**Task directions**
Print the listing below from its opening line through the line holding "sizes in mm.", both ends included.
________________________________________
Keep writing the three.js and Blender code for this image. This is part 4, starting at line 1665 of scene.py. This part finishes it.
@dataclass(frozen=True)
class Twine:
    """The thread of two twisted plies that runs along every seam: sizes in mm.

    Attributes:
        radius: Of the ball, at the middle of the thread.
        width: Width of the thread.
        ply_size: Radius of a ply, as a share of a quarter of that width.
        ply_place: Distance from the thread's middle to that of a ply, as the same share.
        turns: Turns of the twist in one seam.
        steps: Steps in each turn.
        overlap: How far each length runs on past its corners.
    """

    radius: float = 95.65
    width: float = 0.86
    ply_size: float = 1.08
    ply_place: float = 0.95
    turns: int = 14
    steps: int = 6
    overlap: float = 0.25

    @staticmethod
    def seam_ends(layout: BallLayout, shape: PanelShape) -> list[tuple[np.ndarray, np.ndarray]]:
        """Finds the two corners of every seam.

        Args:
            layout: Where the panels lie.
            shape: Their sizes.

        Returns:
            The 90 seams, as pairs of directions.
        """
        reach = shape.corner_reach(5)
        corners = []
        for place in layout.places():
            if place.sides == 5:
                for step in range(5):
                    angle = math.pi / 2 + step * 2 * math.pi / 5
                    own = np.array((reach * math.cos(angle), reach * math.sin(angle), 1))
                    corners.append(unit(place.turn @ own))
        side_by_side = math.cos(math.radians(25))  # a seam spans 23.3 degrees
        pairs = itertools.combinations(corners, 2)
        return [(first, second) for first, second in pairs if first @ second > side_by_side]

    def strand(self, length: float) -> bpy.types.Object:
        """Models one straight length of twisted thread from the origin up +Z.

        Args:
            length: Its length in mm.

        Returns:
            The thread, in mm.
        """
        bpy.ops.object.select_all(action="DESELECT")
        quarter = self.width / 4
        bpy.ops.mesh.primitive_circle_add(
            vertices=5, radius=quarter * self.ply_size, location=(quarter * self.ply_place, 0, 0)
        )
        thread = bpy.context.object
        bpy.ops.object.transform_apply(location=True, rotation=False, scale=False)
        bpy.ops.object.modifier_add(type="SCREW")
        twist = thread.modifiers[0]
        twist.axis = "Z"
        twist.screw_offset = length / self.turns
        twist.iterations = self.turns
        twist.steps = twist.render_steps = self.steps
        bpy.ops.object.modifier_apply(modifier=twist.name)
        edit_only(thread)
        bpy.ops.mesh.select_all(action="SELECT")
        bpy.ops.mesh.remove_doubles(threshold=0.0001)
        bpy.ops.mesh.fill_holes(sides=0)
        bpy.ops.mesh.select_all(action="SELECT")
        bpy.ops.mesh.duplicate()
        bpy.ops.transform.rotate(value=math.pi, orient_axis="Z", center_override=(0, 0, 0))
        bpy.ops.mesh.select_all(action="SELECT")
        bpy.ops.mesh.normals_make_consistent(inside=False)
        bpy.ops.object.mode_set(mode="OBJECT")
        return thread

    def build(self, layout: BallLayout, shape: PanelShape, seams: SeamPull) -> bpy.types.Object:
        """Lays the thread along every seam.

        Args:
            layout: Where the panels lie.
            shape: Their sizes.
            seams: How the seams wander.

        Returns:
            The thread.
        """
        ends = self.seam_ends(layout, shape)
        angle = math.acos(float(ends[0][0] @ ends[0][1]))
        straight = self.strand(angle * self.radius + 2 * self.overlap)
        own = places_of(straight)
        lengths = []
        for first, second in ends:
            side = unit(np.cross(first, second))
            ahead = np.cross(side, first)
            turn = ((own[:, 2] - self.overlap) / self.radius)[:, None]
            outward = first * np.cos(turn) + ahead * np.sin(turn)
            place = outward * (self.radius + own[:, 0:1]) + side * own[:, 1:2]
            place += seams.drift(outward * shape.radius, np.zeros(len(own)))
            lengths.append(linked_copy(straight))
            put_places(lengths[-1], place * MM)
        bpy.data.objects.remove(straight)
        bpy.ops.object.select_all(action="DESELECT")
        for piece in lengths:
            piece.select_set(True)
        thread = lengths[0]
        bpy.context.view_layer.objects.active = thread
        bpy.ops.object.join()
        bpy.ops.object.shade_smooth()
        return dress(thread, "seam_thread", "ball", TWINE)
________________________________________
**The response**
Keep writing the three.js and Blender code for this image. This is part 4, starting at line 1665 of scene.py. This part finishes it.
@dataclass(frozen=True)
class Twine:
    """The thread of two twisted plies that runs along every seam: sizes in mm.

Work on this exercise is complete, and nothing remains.